Os ataques de ambos os lados da fronteira têm aumentado, alimentando o temor de um conflito regional mais amplo, especialmente após uma série de atentados contra membros do Hezbollah.
Em Beirute, Carla Mussallam Al Masri, guia de turismo paulistana de 58 anos, que vive no Líbano há 28 anos, relata a presença constante dos aviões supersônicos israelenses.
Segundo Carla, essas aeronaves voam em alta velocidade, rompendo a barreira do som e gerando estrondos que fazem tremer as casas.
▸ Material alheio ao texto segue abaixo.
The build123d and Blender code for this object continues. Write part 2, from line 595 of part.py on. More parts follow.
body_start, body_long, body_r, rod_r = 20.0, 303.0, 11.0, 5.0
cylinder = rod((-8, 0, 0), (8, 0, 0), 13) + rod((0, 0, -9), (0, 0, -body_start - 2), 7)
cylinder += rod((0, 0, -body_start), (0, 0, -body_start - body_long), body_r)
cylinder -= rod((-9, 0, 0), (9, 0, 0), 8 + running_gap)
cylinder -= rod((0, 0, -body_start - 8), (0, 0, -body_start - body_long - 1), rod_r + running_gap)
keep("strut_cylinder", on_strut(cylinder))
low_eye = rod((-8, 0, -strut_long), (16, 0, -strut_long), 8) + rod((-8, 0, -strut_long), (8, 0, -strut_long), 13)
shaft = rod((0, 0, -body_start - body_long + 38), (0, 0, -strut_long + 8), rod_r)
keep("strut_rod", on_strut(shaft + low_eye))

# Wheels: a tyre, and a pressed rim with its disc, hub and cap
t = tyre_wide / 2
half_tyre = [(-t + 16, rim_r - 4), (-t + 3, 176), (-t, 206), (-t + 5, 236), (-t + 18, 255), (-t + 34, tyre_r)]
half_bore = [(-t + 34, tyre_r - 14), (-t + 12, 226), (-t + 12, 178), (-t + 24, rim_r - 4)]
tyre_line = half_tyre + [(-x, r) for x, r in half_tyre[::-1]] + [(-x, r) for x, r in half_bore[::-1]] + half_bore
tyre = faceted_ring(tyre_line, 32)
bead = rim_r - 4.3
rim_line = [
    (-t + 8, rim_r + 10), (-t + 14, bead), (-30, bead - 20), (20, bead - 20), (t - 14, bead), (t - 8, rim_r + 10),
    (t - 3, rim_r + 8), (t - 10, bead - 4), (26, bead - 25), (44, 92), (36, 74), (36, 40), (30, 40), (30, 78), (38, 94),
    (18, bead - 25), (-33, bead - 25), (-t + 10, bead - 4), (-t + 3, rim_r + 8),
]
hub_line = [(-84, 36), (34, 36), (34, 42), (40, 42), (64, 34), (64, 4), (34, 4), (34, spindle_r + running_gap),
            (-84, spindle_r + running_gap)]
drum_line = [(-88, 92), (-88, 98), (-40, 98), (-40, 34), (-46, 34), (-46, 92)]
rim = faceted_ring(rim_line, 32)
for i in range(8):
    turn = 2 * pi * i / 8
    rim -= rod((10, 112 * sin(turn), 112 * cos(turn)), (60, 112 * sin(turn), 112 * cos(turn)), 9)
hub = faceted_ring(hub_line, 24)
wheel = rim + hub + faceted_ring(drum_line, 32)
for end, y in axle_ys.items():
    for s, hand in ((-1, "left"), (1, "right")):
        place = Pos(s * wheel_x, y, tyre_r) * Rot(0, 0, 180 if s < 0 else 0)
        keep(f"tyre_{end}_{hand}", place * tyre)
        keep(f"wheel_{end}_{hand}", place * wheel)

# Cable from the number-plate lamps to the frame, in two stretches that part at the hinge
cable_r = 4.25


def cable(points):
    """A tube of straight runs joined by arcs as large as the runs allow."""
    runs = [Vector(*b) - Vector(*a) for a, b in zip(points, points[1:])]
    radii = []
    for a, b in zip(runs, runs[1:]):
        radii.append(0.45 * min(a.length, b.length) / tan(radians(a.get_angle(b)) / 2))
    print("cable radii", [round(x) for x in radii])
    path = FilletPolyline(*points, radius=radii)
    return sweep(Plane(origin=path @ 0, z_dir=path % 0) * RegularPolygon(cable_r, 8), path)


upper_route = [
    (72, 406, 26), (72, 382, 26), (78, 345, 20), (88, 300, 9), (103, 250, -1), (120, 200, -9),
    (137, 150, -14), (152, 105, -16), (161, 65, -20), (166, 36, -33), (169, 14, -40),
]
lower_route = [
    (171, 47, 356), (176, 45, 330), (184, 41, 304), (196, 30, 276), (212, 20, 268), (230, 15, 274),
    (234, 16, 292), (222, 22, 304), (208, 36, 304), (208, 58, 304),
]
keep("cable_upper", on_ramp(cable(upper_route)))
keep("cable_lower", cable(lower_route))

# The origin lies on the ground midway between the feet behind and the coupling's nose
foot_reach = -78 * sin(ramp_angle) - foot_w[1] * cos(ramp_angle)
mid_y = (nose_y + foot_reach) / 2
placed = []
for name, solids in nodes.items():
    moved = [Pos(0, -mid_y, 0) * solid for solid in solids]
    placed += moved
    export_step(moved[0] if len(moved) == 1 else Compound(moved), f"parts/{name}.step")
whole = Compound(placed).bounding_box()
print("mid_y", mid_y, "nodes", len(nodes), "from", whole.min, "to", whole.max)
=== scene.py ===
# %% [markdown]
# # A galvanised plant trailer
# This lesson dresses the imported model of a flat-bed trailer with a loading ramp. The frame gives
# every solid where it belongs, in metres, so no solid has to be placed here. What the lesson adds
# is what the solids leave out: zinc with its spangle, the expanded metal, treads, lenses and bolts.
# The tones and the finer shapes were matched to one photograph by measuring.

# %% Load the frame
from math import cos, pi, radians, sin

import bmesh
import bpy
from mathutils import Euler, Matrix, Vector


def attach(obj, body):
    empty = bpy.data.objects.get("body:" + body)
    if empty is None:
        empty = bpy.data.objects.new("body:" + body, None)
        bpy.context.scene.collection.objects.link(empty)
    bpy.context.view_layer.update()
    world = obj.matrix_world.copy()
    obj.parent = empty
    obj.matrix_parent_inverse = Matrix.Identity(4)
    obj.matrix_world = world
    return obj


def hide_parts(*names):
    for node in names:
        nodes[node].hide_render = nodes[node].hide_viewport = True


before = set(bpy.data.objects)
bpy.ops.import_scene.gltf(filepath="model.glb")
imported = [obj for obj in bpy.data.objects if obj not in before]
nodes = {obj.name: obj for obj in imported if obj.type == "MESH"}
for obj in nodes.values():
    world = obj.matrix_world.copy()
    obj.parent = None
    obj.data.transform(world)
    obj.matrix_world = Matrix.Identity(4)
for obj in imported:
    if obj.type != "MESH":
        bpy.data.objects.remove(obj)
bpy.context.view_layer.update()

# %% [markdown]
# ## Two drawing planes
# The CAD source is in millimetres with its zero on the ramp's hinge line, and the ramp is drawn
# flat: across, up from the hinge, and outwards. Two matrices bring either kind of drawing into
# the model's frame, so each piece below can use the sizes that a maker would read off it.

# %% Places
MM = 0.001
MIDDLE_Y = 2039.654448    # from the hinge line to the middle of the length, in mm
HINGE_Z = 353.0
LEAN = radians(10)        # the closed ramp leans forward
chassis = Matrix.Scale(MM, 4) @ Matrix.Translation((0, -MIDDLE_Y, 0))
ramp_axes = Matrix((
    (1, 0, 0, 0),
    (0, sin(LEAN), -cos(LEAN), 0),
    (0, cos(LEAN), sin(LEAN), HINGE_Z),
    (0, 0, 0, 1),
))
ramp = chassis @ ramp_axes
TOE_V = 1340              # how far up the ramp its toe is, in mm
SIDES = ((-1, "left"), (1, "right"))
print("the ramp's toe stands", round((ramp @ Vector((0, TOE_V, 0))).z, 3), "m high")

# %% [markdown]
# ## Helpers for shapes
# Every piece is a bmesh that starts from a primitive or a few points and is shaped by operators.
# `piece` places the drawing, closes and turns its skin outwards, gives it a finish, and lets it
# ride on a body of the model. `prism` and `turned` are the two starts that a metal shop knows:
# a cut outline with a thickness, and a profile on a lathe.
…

"Quando eles passam, parece uma bomba. O barulho é ensurdecedor, e parece que a casa vai desabar", relata Carla, que é casada com um libanês.
Para minimizar os danos, ela deixa janelas e portas abertas, evitando que o impacto do som quebre os vidros.
A frequência desses voos aumentou recentemente, e o último sábado foi particularmente difícil, marcado por estrondos que causaram ansiedade e medo na comunidade.
Carla se familiarizou com esse som desde que se mudou para o Líbano, mas a intensidade recente trouxe de volta memórias de bombardeios dos anos 90 e da guerra de 2006.
Seus pais nasceram no Brasil, mas seus avós são de Marjayoun e Hasbaya, no sul do Líbano, áreas historicamente afetadas por ocupações e bombardeios, e mais recentemente alvos de novos ataques de Israel em sua ofensiva contra o Hezbollah.
Para Carla, o som dos aviões supersônicos é um lembrete constante da instabilidade da região e do impacto emocional que esses episódios têm na vida cotidiana.
"Israel fez um ataque cirúrgico a 30 quilômetros de onde eu moro, na cidade de Sídon, perto da casa do meu cunhado", acrescenta ela.